__Entries with parts and joints__:
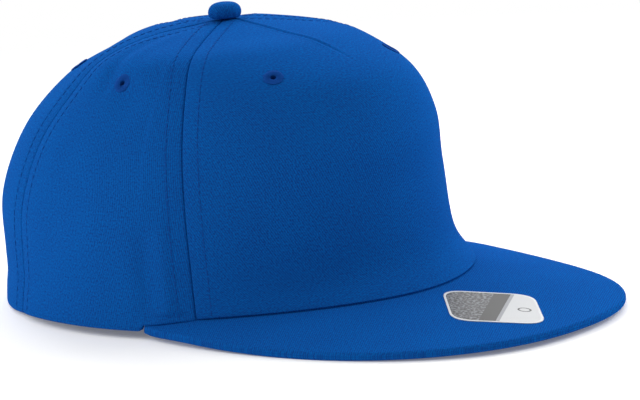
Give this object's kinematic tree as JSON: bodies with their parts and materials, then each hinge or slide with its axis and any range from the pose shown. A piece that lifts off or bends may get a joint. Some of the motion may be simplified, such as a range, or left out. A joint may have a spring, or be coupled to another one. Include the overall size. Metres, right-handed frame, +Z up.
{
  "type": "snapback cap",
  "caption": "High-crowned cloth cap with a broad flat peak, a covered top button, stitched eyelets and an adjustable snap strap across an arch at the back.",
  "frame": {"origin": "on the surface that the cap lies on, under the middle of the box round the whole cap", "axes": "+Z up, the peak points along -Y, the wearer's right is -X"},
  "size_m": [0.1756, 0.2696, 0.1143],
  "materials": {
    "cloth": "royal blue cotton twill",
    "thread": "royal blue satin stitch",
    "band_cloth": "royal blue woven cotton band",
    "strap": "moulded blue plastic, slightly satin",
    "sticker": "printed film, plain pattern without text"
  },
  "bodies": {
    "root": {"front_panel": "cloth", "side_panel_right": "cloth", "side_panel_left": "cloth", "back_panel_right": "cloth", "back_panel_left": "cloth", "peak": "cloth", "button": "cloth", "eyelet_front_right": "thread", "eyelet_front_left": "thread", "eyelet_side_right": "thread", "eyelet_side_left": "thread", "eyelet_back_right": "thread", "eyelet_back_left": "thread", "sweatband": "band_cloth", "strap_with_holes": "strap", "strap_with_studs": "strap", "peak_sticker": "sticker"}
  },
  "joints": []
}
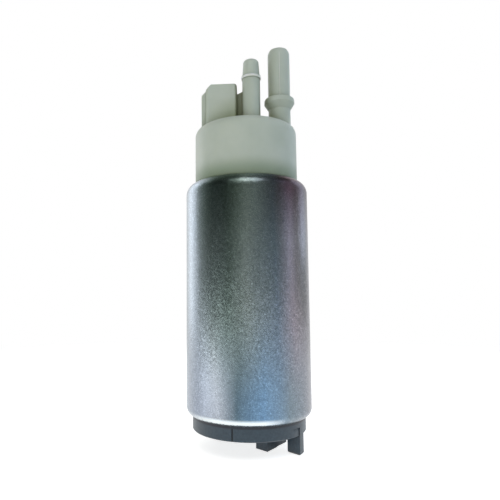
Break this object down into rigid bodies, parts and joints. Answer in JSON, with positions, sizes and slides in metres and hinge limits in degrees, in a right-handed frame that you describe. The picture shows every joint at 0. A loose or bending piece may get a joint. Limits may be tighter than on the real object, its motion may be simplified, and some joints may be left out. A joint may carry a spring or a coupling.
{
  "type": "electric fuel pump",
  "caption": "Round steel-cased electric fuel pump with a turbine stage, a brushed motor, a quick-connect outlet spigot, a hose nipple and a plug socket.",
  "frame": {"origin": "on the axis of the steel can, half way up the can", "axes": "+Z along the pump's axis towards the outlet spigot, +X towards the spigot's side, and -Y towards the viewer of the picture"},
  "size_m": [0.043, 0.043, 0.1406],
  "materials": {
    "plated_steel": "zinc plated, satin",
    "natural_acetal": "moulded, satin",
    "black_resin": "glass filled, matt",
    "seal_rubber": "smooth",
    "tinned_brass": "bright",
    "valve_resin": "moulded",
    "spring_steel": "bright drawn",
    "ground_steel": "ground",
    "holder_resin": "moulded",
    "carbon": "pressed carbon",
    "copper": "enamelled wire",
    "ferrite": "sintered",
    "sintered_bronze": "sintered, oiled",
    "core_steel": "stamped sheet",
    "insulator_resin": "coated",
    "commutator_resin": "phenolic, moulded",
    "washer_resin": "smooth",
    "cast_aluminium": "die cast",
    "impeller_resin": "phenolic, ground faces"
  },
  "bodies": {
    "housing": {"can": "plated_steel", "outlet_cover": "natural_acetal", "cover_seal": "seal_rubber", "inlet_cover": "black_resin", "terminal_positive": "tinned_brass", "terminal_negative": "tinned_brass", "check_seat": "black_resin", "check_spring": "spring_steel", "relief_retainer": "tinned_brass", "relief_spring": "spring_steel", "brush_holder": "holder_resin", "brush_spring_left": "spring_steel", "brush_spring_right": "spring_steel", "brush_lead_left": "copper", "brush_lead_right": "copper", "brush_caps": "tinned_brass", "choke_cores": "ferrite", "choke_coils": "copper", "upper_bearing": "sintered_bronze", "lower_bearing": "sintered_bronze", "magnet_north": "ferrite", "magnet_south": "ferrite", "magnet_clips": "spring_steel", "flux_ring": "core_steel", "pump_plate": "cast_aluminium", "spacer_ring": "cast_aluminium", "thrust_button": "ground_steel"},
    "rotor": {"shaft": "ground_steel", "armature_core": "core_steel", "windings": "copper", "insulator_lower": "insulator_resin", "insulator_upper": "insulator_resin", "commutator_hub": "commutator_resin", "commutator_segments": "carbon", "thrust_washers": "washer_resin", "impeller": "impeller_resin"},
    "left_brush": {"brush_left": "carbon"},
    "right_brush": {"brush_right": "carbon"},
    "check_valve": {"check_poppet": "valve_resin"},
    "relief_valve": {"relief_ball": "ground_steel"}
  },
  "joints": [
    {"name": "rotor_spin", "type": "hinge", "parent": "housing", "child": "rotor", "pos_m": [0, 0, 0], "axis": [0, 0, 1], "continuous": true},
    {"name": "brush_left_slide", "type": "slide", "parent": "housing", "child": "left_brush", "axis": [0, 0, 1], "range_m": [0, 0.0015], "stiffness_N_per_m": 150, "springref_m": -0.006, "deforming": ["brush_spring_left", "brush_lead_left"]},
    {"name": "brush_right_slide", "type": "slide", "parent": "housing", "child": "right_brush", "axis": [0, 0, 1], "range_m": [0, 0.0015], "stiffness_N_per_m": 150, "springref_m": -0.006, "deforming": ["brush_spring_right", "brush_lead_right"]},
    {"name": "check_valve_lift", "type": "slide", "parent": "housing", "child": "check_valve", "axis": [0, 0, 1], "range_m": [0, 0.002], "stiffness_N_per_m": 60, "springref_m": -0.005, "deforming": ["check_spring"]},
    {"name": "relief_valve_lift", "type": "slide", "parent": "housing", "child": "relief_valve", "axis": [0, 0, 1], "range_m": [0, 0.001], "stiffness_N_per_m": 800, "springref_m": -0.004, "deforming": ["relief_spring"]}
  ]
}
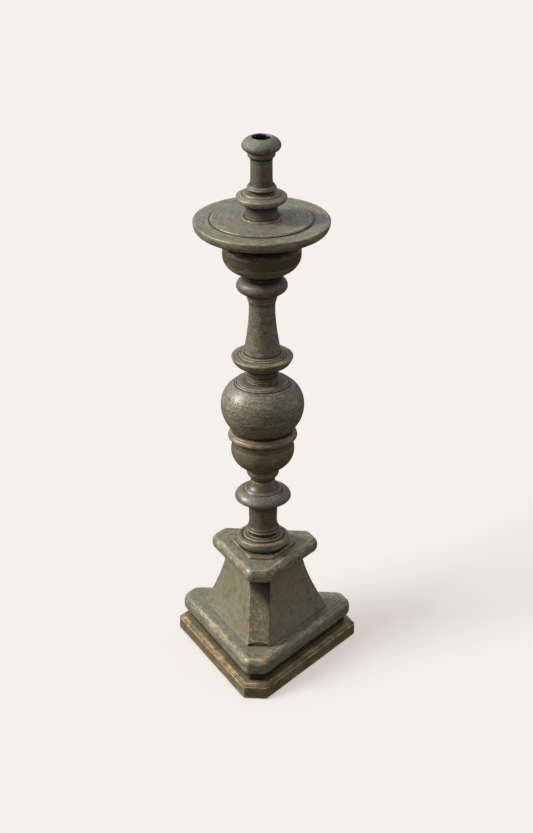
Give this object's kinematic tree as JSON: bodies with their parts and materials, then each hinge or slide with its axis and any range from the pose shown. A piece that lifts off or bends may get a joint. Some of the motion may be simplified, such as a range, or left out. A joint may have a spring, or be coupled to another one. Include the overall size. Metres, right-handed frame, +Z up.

__Exercise directions__:
Here, the records must be output exactly and in full.

__Output of the task__:
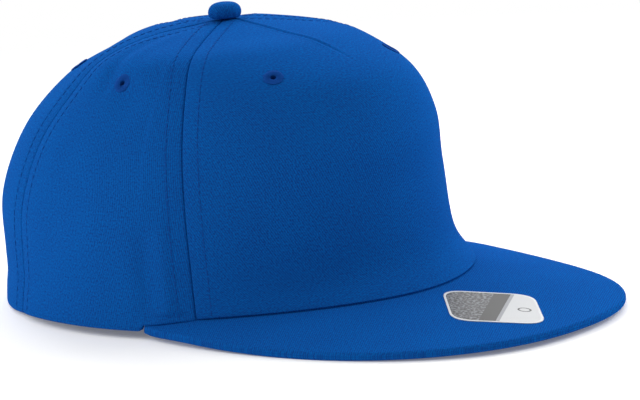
Give this object's kinematic tree as JSON: bodies with their parts and materials, then each hinge or slide with its axis and any range from the pose shown. A piece that lifts off or bends may get a joint. Some of the motion may be simplified, such as a range, or left out. A joint may have a spring, or be coupled to another one. Include the overall size. Metres, right-handed frame, +Z up.
{
  "type": "snapback cap",
  "caption": "High-crowned cloth cap with a broad flat peak, a covered top button, stitched eyelets and an adjustable snap strap across an arch at the back.",
  "frame": {"origin": "on the surface that the cap lies on, under the middle of the box round the whole cap", "axes": "+Z up, the peak points along -Y, the wearer's right is -X"},
  "size_m": [0.1756, 0.2696, 0.1143],
  "materials": {
    "cloth": "royal blue cotton twill",
    "thread": "royal blue satin stitch",
    "band_cloth": "royal blue woven cotton band",
    "strap": "moulded blue plastic, slightly satin",
    "sticker": "printed film, plain pattern without text"
  },
  "bodies": {
    "root": {"front_panel": "cloth", "side_panel_right": "cloth", "side_panel_left": "cloth", "back_panel_right": "cloth", "back_panel_left": "cloth", "peak": "cloth", "button": "cloth", "eyelet_front_right": "thread", "eyelet_front_left": "thread", "eyelet_side_right": "thread", "eyelet_side_left": "thread", "eyelet_back_right": "thread", "eyelet_back_left": "thread", "sweatband": "band_cloth", "strap_with_holes": "strap", "strap_with_studs": "strap", "peak_sticker": "sticker"}
  },
  "joints": []
}
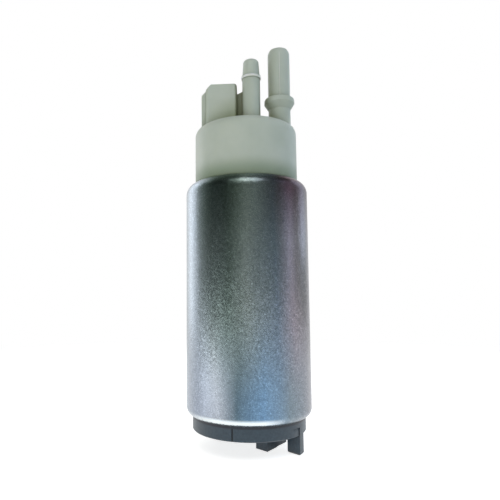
Break this object down into rigid bodies, parts and joints. Answer in JSON, with positions, sizes and slides in metres and hinge limits in degrees, in a right-handed frame that you describe. The picture shows every joint at 0. A loose or bending piece may get a joint. Limits may be tighter than on the real object, its motion may be simplified, and some joints may be left out. A joint may carry a spring or a coupling.
{
  "type": "electric fuel pump",
  "caption": "Round steel-cased electric fuel pump with a turbine stage, a brushed motor, a quick-connect outlet spigot, a hose nipple and a plug socket.",
  "frame": {"origin": "on the axis of the steel can, half way up the can", "axes": "+Z along the pump's axis towards the outlet spigot, +X towards the spigot's side, and -Y towards the viewer of the picture"},
  "size_m": [0.043, 0.043, 0.1406],
  "materials": {
    "plated_steel": "zinc plated, satin",
    "natural_acetal": "moulded, satin",
    "black_resin": "glass filled, matt",
    "seal_rubber": "smooth",
    "tinned_brass": "bright",
    "valve_resin": "moulded",
    "spring_steel": "bright drawn",
    "ground_steel": "ground",
    "holder_resin": "moulded",
    "carbon": "pressed carbon",
    "copper": "enamelled wire",
    "ferrite": "sintered",
    "sintered_bronze": "sintered, oiled",
    "core_steel": "stamped sheet",
    "insulator_resin": "coated",
    "commutator_resin": "phenolic, moulded",
    "washer_resin": "smooth",
    "cast_aluminium": "die cast",
    "impeller_resin": "phenolic, ground faces"
  },
  "bodies": {
    "housing": {"can": "plated_steel", "outlet_cover": "natural_acetal", "cover_seal": "seal_rubber", "inlet_cover": "black_resin", "terminal_positive": "tinned_brass", "terminal_negative": "tinned_brass", "check_seat": "black_resin", "check_spring": "spring_steel", "relief_retainer": "tinned_brass", "relief_spring": "spring_steel", "brush_holder": "holder_resin", "brush_spring_left": "spring_steel", "brush_spring_right": "spring_steel", "brush_lead_left": "copper", "brush_lead_right": "copper", "brush_caps": "tinned_brass", "choke_cores": "ferrite", "choke_coils": "copper", "upper_bearing": "sintered_bronze", "lower_bearing": "sintered_bronze", "magnet_north": "ferrite", "magnet_south": "ferrite", "magnet_clips": "spring_steel", "flux_ring": "core_steel", "pump_plate": "cast_aluminium", "spacer_ring": "cast_aluminium", "thrust_button": "ground_steel"},
    "rotor": {"shaft": "ground_steel", "armature_core": "core_steel", "windings": "copper", "insulator_lower": "insulator_resin", "insulator_upper": "insulator_resin", "commutator_hub": "commutator_resin", "commutator_segments": "carbon", "thrust_washers": "washer_resin", "impeller": "impeller_resin"},
    "left_brush": {"brush_left": "carbon"},
    "right_brush": {"brush_right": "carbon"},
    "check_valve": {"check_poppet": "valve_resin"},
    "relief_valve": {"relief_ball": "ground_steel"}
  },
  "joints": [
    {"name": "rotor_spin", "type": "hinge", "parent": "housing", "child": "rotor", "pos_m": [0, 0, 0], "axis": [0, 0, 1], "continuous": true},
    {"name": "brush_left_slide", "type": "slide", "parent": "housing", "child": "left_brush", "axis": [0, 0, 1], "range_m": [0, 0.0015], "stiffness_N_per_m": 150, "springref_m": -0.006, "deforming": ["brush_spring_left", "brush_lead_left"]},
    {"name": "brush_right_slide", "type": "slide", "parent": "housing", "child": "right_brush", "axis": [0, 0, 1], "range_m": [0, 0.0015], "stiffness_N_per_m": 150, "springref_m": -0.006, "deforming": ["brush_spring_right", "brush_lead_right"]},
    {"name": "check_valve_lift", "type": "slide", "parent": "housing", "child": "check_valve", "axis": [0, 0, 1], "range_m": [0, 0.002], "stiffness_N_per_m": 60, "springref_m": -0.005, "deforming": ["check_spring"]},
    {"name": "relief_valve_lift", "type": "slide", "parent": "housing", "child": "relief_valve", "axis": [0, 0, 1], "range_m": [0, 0.001], "stiffness_N_per_m": 800, "springref_m": -0.004, "deforming": ["relief_spring"]}
  ]
}
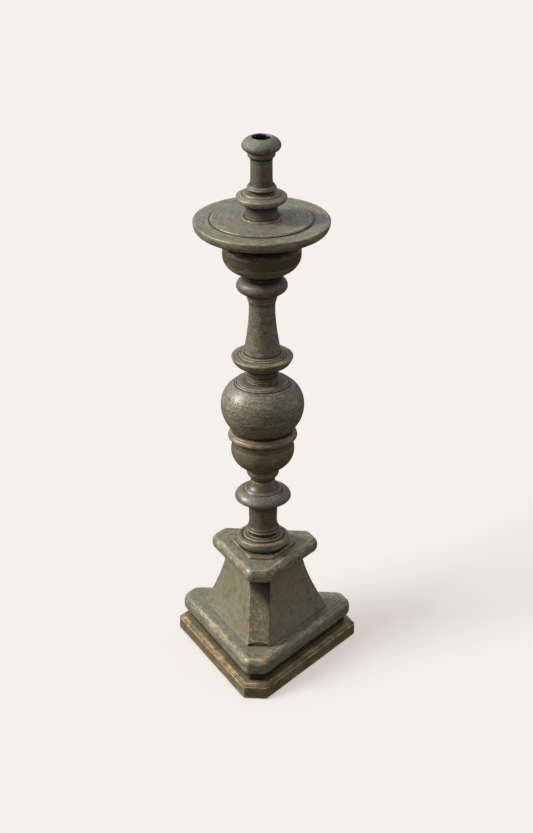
Give this object's kinematic tree as JSON: bodies with their parts and materials, then each hinge or slide with its axis and any range from the pose shown. A piece that lifts off or bends may get a joint. Some of the motion may be simplified, such as a range, or left out. A joint may have a spring, or be coupled to another one. Include the overall size. Metres, right-handed frame, +Z up.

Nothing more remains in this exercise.